Talent levels among the teams varied wildly, but for all the disadvantages cataloged above there was clear hardball skill on offer as the black teams often beat ad hoc teams of white Major Leaguers who barnstormed in the off-season. After Major League baseball was opened to black players, the list of Negro League veterans who became stars in the bigs became truly impressive: Willie Mays, Henry Aaron, Ernie Banks, Larry Doby, Minnie Minoso, Monte Irvin, Luke Easter, Don Newcombe, Roy Campanella, Junior Gilliam, Elston Howard, Sam Jethroe, Sandy Amaros. (Apologies to any readers whose favorite I’ve overlooked.) When organized baseball eliminated what was quaintly referred to as the color line, it was great news for talented black players, but it soon signaled the end of the Negro Leagues when black baseball players began taking their places with white, Hispanic, and now Asian players in the minor and Major Leagues. The Negro Leagues were done by the early ’50s.

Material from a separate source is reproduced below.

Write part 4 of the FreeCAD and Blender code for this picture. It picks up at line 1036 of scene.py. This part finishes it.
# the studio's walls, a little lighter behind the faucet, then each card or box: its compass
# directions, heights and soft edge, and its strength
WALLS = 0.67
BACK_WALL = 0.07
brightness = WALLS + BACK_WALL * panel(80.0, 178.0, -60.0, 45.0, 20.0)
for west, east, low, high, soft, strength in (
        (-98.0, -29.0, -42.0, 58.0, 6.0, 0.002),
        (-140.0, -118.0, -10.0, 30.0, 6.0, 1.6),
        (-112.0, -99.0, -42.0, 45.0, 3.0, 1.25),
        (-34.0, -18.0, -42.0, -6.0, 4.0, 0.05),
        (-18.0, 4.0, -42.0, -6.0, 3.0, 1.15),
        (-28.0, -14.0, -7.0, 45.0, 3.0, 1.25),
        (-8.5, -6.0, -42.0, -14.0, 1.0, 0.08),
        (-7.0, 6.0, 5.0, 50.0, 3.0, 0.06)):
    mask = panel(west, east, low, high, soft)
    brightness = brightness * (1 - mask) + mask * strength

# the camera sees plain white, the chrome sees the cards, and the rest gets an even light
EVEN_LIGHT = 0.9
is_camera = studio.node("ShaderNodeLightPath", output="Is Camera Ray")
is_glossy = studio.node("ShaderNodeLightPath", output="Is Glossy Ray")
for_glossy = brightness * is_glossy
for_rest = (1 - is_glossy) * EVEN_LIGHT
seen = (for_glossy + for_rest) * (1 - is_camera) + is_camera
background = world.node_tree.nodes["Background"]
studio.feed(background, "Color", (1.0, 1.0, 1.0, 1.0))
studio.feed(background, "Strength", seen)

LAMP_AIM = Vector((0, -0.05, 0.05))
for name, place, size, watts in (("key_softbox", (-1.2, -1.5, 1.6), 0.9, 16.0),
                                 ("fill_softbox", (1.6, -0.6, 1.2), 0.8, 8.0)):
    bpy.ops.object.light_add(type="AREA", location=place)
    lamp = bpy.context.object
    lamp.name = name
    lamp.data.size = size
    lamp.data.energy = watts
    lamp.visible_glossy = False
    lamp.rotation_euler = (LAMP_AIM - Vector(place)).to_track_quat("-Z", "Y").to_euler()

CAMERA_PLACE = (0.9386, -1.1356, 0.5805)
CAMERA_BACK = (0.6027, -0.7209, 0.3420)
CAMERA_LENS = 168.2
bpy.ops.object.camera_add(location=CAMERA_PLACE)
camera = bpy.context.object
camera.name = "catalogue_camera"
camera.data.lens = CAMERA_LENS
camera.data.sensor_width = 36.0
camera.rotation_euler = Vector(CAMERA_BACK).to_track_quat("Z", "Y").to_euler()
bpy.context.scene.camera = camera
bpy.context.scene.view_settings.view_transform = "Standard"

Bell, title character of the book but just one of the athletes in this history, was a fine baseball player and an admirable man into the bargain — trustworthy, generous, temperate. He resented the racism that kept him out of the Major Leagues and a more affluent and comfortable life that could have been his. But he was not made bitter by it. Not defeated by it. The son of a Mississippi sharecropper lived a peaceful retirement in his adopted St. Louis, finally receiving some of the honors that should have been his long before, including a call from Cooperstown. He died in St. Louis in 1991, just days before turning 88.
How fine a player Bell was, or how talented his teammates, we’ll never know for sure as there is almost no existing film of the games, and teams kept statistics, if at all, very casually. What any player did in any game, or what his final year’s statistics were, depended entirely on which newspaper one read. Teams were beyond easy-going in whom they assigned to keep stats. Sometimes they would keep none for several games, then try to reconstruct from memory — or from players’ reports, which were often as reliable as gas station sushi. Correspondents assigned to cover the games sometimes didn’t attend but asked players or owners after the game what took place. Stat books were often discarded after the season ended. Perhaps Bell did hit .325 for his career with the Pittsburgh Crawfords, the St. Louis Stars, the Compton Hills Cubs, and various winter teams in California, Mexico, and the Dominican Republic. This number was published on the MLB website. But perhaps the real number is .343, or 278, or .316. Who knows? Nobody, that’s who.
Sadly, author Lonnie Wheeler died of cardiac arrest at 68 before his fine and comprehensive history was published. His history of athletes forced to play under the strictures of real systemic racism, not the faux kind cynically ginned up now by Democrats to ensure black votes, is moving, instructive, and well worth the reading time, even for those who aren’t the Cat-5 baseball fan I’ve always been.